What is required
Copy the listing verbatim, excluding any images found in it.

┄┄┄┄┄┄

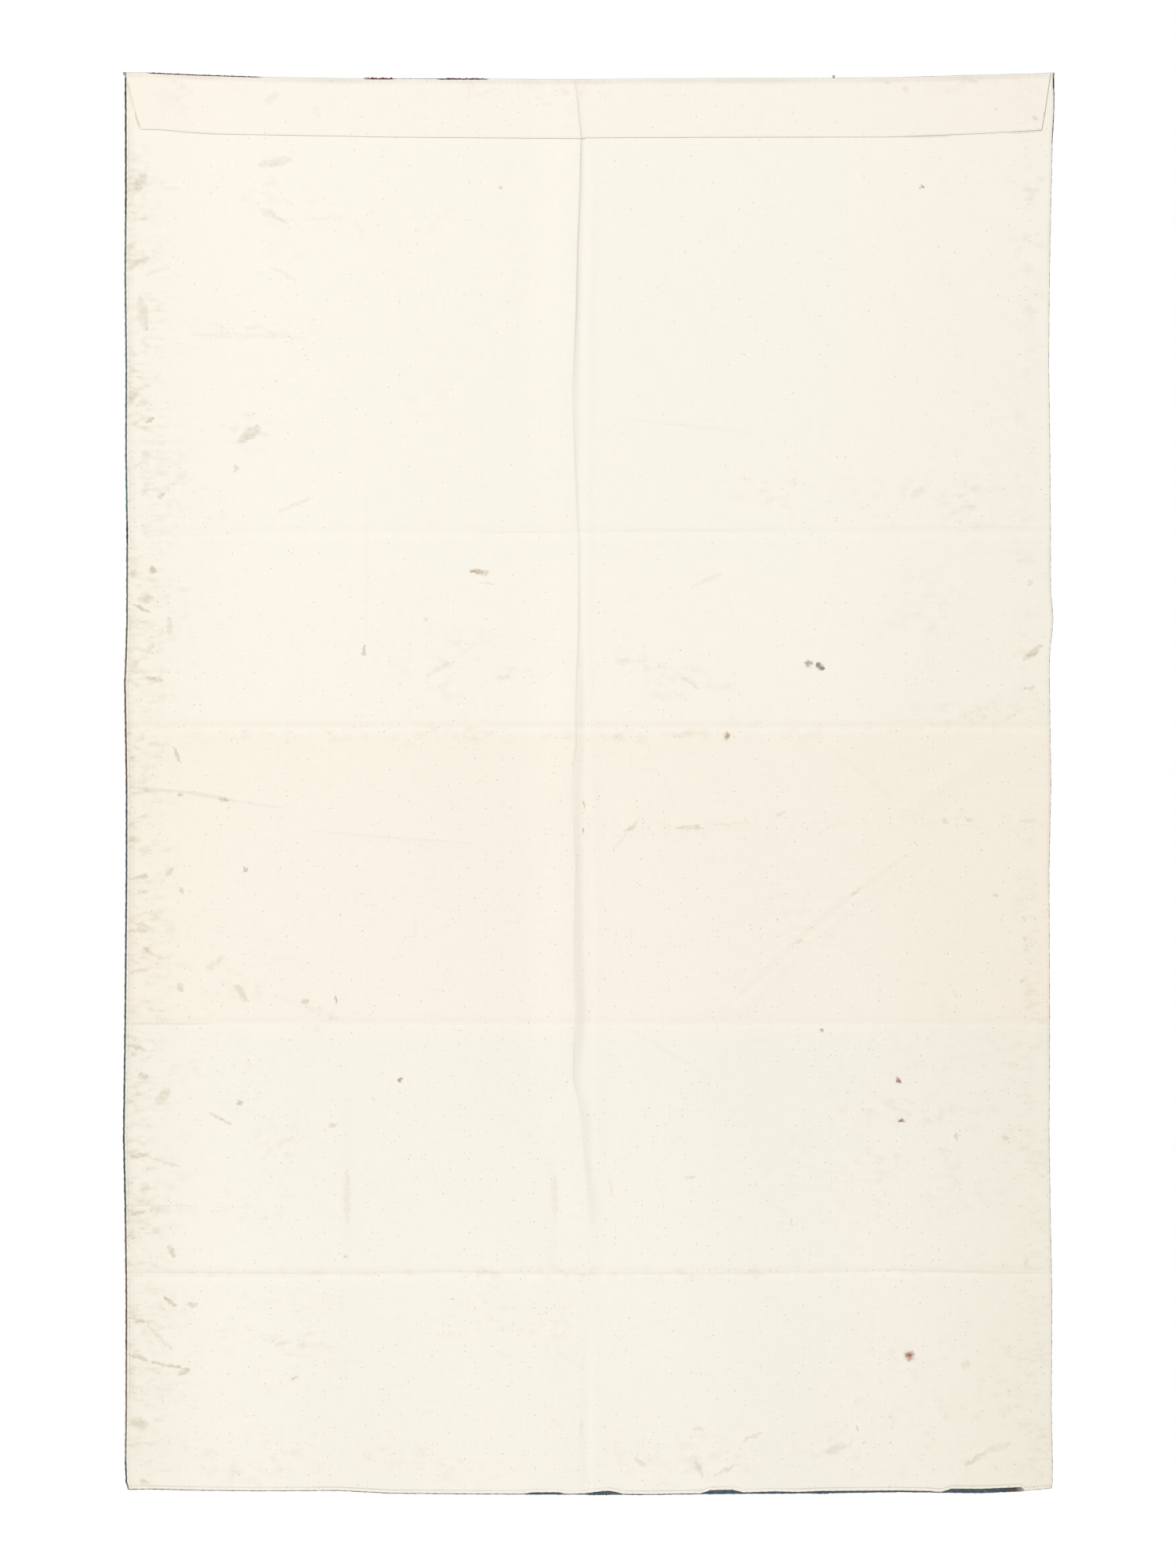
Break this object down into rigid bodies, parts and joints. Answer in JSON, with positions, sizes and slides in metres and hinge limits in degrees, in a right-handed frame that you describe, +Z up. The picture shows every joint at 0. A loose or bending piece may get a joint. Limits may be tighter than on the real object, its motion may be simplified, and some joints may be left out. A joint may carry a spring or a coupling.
{
  "type": "wall tapestry",
  "caption": "Woven wool wall tapestry hanging flat, with a plain cotton lining over its back and a cotton heading band along its top.",
  "frame": {"origin": "middle of the woven panel's top edge, halfway through its thickness, where the tapestry is held", "axes": "+Z up; +X to the right for a viewer who looks at the lined back; the lined back faces -Y and the woven front faces +Y"},
  "size_m": [1.782, 0.0137, 2.721],
  "materials": {
    "wool_weave": "ribbed wool weave, matt",
    "lining_cotton": "unbleached plain-weave cotton, soiled, matt",
    "band_cotton": "unbleached plain-weave cotton, matt"
  },
  "bodies": {
    "root": {"woven_panel": "wool_weave", "lining": "lining_cotton", "heading_band": "band_cotton"}
  },
  "joints": []
}
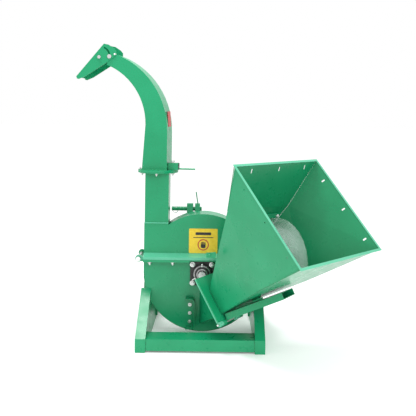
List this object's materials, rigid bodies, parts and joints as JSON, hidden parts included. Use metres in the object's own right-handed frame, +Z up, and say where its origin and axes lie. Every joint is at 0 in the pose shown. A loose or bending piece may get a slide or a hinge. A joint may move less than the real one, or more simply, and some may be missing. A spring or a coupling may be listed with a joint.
{
  "type": "wood chipper",
  "caption": "Tractor-mounted disc wood chipper with a tilted feed hopper, a round split rotor housing and a curved swivelling discharge chute.",
  "frame": {"origin": "on the ground under the middle of the whole machine's box", "axes": "+X towards the feed hopper's side, -Y towards the feed side, +Y towards the tractor, +Z up"},
  "size_m": [1.6294, 1.2832, 1.6066],
  "materials": {
    "green_paint": "gloss powder coat",
    "steel": "machined",
    "zinc": "zinc plated",
    "cast_iron": "black painted casting",
    "clear_pvc": "clear flexible PVC"
  },
  "bodies": {
    "frame": {"skid_left": "green_paint", "skid_right": "green_paint", "front_cross_beam": "green_paint", "rear_cross_beam": "green_paint", "lower_front_plate": "green_paint", "lower_back_plate": "green_paint", "lower_rim": "green_paint", "lower_split_flange_front": "green_paint", "lower_split_flange_rear": "green_paint", "housing_hinge_pin": "zinc", "feed_throat": "green_paint", "throat_flange": "green_paint", "hopper_hinge_pin": "zinc", "front_bearing": "cast_iron", "rear_bearing": "cast_iron", "bed_knife": "steel", "bed_knife_bracket": "green_paint", "hitch_plate_left": "green_paint", "hitch_plate_right": "green_paint", "lower_link_pin_left": "zinc", "lower_link_pin_right": "zinc", "top_link_mast": "green_paint", "top_link_pin": "green_paint", "pto_guard": "green_paint"},
    "rotor": {"rotor_shaft": "steel", "rotor_disc": "steel", "rotor_hub": "cast_iron", "chipper_knife_1": "steel", "chipper_knife_2": "steel", "chipper_knife_3": "steel", "chipper_knife_4": "steel", "fan_paddle_1": "steel", "fan_paddle_2": "steel", "fan_paddle_3": "steel", "fan_paddle_4": "steel"},
    "upper_housing": {"upper_front_plate": "green_paint", "upper_back_plate": "green_paint", "upper_rim": "green_paint", "upper_side_wall": "green_paint", "chute_base_tube": "green_paint", "base_swivel_flange": "green_paint", "upper_split_flange_front": "green_paint", "upper_split_flange_rear": "green_paint"},
    "chute": {"chute_elbow": "green_paint", "elbow_swivel_flange": "green_paint", "lock_box": "green_paint", "swivel_handle": "green_paint", "deflector_pivot_bolt": "zinc", "deflector_lock_bolt": "zinc"},
    "lock_pin": {"lock_pin": "zinc"},
    "deflector": {"deflector_cap": "green_paint"},
    "hopper": {"hopper_near_plate": "green_paint", "hopper_top_plate": "green_paint", "hopper_far_plate": "green_paint", "hopper_bottom_plate": "green_paint", "hopper_flange": "green_paint", "hopper_stiffener": "green_paint", "curtain_clamp_strip": "green_paint"},
    "curtain": {"feed_curtain": "clear_pvc"}
  },
  "joints": [
    {"name": "rotor_spin", "type": "hinge", "parent": "frame", "child": "rotor", "pos_m": [-0.09365, 0.08161, 0.35], "axis": [0, 1, 0], "continuous": true},
    {"name": "housing_hinge", "type": "hinge", "parent": "frame", "child": "upper_housing", "pos_m": [-0.44265, 0.14661, 0.4275], "axis": [0, -1, 0], "range_deg": [0, 85]},
    {"name": "chute_swivel", "type": "hinge", "parent": "upper_housing", "child": "chute", "pos_m": [-0.34865, 0.14661, 0.9], "axis": [0, 0, 1], "continuous": true},
    {"name": "deflector_tilt", "type": "hinge", "parent": "chute", "child": "deflector", "pos_m": [-0.67346, 0.19226, 1.532], "axis": [0.1392, 0.9903, 0], "range_deg": [0, 50]},
    {"name": "lock_pin_lift", "type": "slide", "parent": "chute", "child": "lock_pin", "axis": [0, 0, 1], "range_m": [0, 0.015]},
    {"name": "hopper_fold", "type": "hinge", "parent": "frame", "child": "hopper", "pos_m": [0.00078, -0.20173, 0.15472], "axis": [0.5534, 0.8329, 0], "range_deg": [0, 25]},
    {"name": "curtain_swing", "type": "hinge", "parent": "hopper", "child": "curtain", "pos_m": [0.19116, -0.10441, 0.66946], "axis": [0.6943, 0.7191, -0.0289], "range_deg": [-8, 3]}
  ]
}
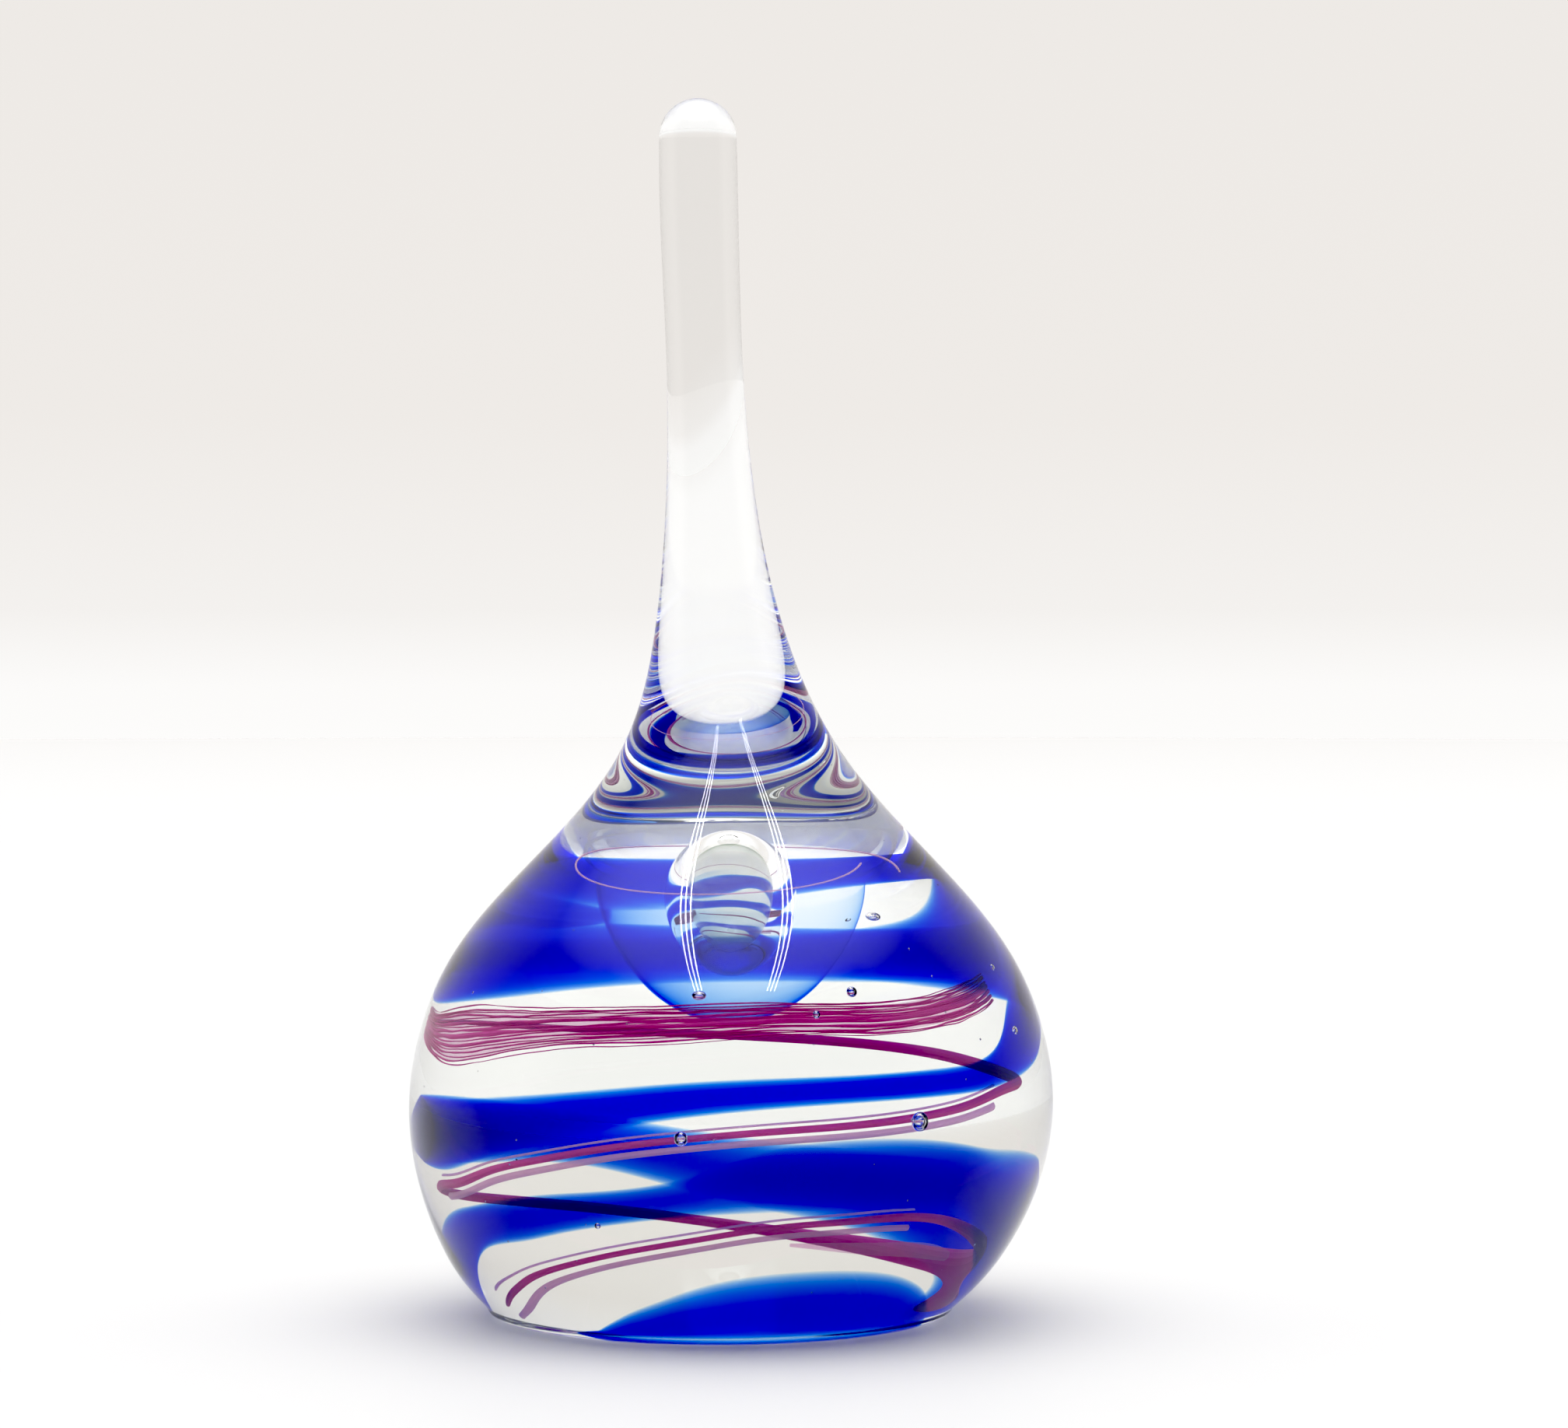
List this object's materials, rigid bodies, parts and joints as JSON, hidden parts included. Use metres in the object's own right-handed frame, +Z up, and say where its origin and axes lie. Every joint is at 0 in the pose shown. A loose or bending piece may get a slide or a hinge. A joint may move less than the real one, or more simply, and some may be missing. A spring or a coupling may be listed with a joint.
{
  "type": "glass ring holder paperweight",
  "caption": "Solid clear glass teardrop paperweight drawn up into a tall stem that holds rings, with a cobalt ribbon, amethyst threads and an air bubble inside.",
  "frame": {"origin": "middle of the ground flat base, under the axis of the round body", "axes": "+Z up along the stem; +X is where the spiral rises to on the front, and the front faces -Y"},
  "size_m": [0.0794, 0.0794, 0.1498],
  "materials": {
    "clear_glass": "polished, water clear with a few seed bubbles",
    "cobalt_glass": "deep transparent cobalt, paler at its thin edges",
    "amethyst_glass": "transparent red purple",
    "lilac_glass": "pale lilac, full of fine seed bubbles"
  },
  "bodies": {
    "root": {"clear_casing": "clear_glass", "clear_core": "clear_glass", "cobalt_film": "cobalt_glass", "cobalt_ribbon": "cobalt_glass", "cobalt_foot": "cobalt_glass", "amethyst_strand": "amethyst_glass", "lilac_strand": "lilac_glass", "amethyst_streaks": "amethyst_glass", "amethyst_smear": "amethyst_glass", "seed_thread": "lilac_glass"}
  },
  "joints": []
}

┄┄┄┄┄┄

Result below
Break this object down into rigid bodies, parts and joints. Answer in JSON, with positions, sizes and slides in metres and hinge limits in degrees, in a right-handed frame that you describe, +Z up. The picture shows every joint at 0. A loose or bending piece may get a joint. Limits may be tighter than on the real object, its motion may be simplified, and some joints may be left out. A joint may carry a spring or a coupling.
{
  "type": "wall tapestry",
  "caption": "Woven wool wall tapestry hanging flat, with a plain cotton lining over its back and a cotton heading band along its top.",
  "frame": {"origin": "middle of the woven panel's top edge, halfway through its thickness, where the tapestry is held", "axes": "+Z up; +X to the right for a viewer who looks at the lined back; the lined back faces -Y and the woven front faces +Y"},
  "size_m": [1.782, 0.0137, 2.721],
  "materials": {
    "wool_weave": "ribbed wool weave, matt",
    "lining_cotton": "unbleached plain-weave cotton, soiled, matt",
    "band_cotton": "unbleached plain-weave cotton, matt"
  },
  "bodies": {
    "root": {"woven_panel": "wool_weave", "lining": "lining_cotton", "heading_band": "band_cotton"}
  },
  "joints": []
}
List this object's materials, rigid bodies, parts and joints as JSON, hidden parts included. Use metres in the object's own right-handed frame, +Z up, and say where its origin and axes lie. Every joint is at 0 in the pose shown. A loose or bending piece may get a slide or a hinge. A joint may move less than the real one, or more simply, and some may be missing. A spring or a coupling may be listed with a joint.
{
  "type": "wood chipper",
  "caption": "Tractor-mounted disc wood chipper with a tilted feed hopper, a round split rotor housing and a curved swivelling discharge chute.",
  "frame": {"origin": "on the ground under the middle of the whole machine's box", "axes": "+X towards the feed hopper's side, -Y towards the feed side, +Y towards the tractor, +Z up"},
  "size_m": [1.6294, 1.2832, 1.6066],
  "materials": {
    "green_paint": "gloss powder coat",
    "steel": "machined",
    "zinc": "zinc plated",
    "cast_iron": "black painted casting",
    "clear_pvc": "clear flexible PVC"
  },
  "bodies": {
    "frame": {"skid_left": "green_paint", "skid_right": "green_paint", "front_cross_beam": "green_paint", "rear_cross_beam": "green_paint", "lower_front_plate": "green_paint", "lower_back_plate": "green_paint", "lower_rim": "green_paint", "lower_split_flange_front": "green_paint", "lower_split_flange_rear": "green_paint", "housing_hinge_pin": "zinc", "feed_throat": "green_paint", "throat_flange": "green_paint", "hopper_hinge_pin": "zinc", "front_bearing": "cast_iron", "rear_bearing": "cast_iron", "bed_knife": "steel", "bed_knife_bracket": "green_paint", "hitch_plate_left": "green_paint", "hitch_plate_right": "green_paint", "lower_link_pin_left": "zinc", "lower_link_pin_right": "zinc", "top_link_mast": "green_paint", "top_link_pin": "green_paint", "pto_guard": "green_paint"},
    "rotor": {"rotor_shaft": "steel", "rotor_disc": "steel", "rotor_hub": "cast_iron", "chipper_knife_1": "steel", "chipper_knife_2": "steel", "chipper_knife_3": "steel", "chipper_knife_4": "steel", "fan_paddle_1": "steel", "fan_paddle_2": "steel", "fan_paddle_3": "steel", "fan_paddle_4": "steel"},
    "upper_housing": {"upper_front_plate": "green_paint", "upper_back_plate": "green_paint", "upper_rim": "green_paint", "upper_side_wall": "green_paint", "chute_base_tube": "green_paint", "base_swivel_flange": "green_paint", "upper_split_flange_front": "green_paint", "upper_split_flange_rear": "green_paint"},
    "chute": {"chute_elbow": "green_paint", "elbow_swivel_flange": "green_paint", "lock_box": "green_paint", "swivel_handle": "green_paint", "deflector_pivot_bolt": "zinc", "deflector_lock_bolt": "zinc"},
    "lock_pin": {"lock_pin": "zinc"},
    "deflector": {"deflector_cap": "green_paint"},
    "hopper": {"hopper_near_plate": "green_paint", "hopper_top_plate": "green_paint", "hopper_far_plate": "green_paint", "hopper_bottom_plate": "green_paint", "hopper_flange": "green_paint", "hopper_stiffener": "green_paint", "curtain_clamp_strip": "green_paint"},
    "curtain": {"feed_curtain": "clear_pvc"}
  },
  "joints": [
    {"name": "rotor_spin", "type": "hinge", "parent": "frame", "child": "rotor", "pos_m": [-0.09365, 0.08161, 0.35], "axis": [0, 1, 0], "continuous": true},
    {"name": "housing_hinge", "type": "hinge", "parent": "frame", "child": "upper_housing", "pos_m": [-0.44265, 0.14661, 0.4275], "axis": [0, -1, 0], "range_deg": [0, 85]},
    {"name": "chute_swivel", "type": "hinge", "parent": "upper_housing", "child": "chute", "pos_m": [-0.34865, 0.14661, 0.9], "axis": [0, 0, 1], "continuous": true},
    {"name": "deflector_tilt", "type": "hinge", "parent": "chute", "child": "deflector", "pos_m": [-0.67346, 0.19226, 1.532], "axis": [0.1392, 0.9903, 0], "range_deg": [0, 50]},
    {"name": "lock_pin_lift", "type": "slide", "parent": "chute", "child": "lock_pin", "axis": [0, 0, 1], "range_m": [0, 0.015]},
    {"name": "hopper_fold", "type": "hinge", "parent": "frame", "child": "hopper", "pos_m": [0.00078, -0.20173, 0.15472], "axis": [0.5534, 0.8329, 0], "range_deg": [0, 25]},
    {"name": "curtain_swing", "type": "hinge", "parent": "hopper", "child": "curtain", "pos_m": [0.19116, -0.10441, 0.66946], "axis": [0.6943, 0.7191, -0.0289], "range_deg": [-8, 3]}
  ]
}
List this object's materials, rigid bodies, parts and joints as JSON, hidden parts included. Use metres in the object's own right-handed frame, +Z up, and say where its origin and axes lie. Every joint is at 0 in the pose shown. A loose or bending piece may get a slide or a hinge. A joint may move less than the real one, or more simply, and some may be missing. A spring or a coupling may be listed with a joint.
{
  "type": "glass ring holder paperweight",
  "caption": "Solid clear glass teardrop paperweight drawn up into a tall stem that holds rings, with a cobalt ribbon, amethyst threads and an air bubble inside.",
  "frame": {"origin": "middle of the ground flat base, under the axis of the round body", "axes": "+Z up along the stem; +X is where the spiral rises to on the front, and the front faces -Y"},
  "size_m": [0.0794, 0.0794, 0.1498],
  "materials": {
    "clear_glass": "polished, water clear with a few seed bubbles",
    "cobalt_glass": "deep transparent cobalt, paler at its thin edges",
    "amethyst_glass": "transparent red purple",
    "lilac_glass": "pale lilac, full of fine seed bubbles"
  },
  "bodies": {
    "root": {"clear_casing": "clear_glass", "clear_core": "clear_glass", "cobalt_film": "cobalt_glass", "cobalt_ribbon": "cobalt_glass", "cobalt_foot": "cobalt_glass", "amethyst_strand": "amethyst_glass", "lilac_strand": "lilac_glass", "amethyst_streaks": "amethyst_glass", "amethyst_smear": "amethyst_glass", "seed_thread": "lilac_glass"}
  },
  "joints": []
}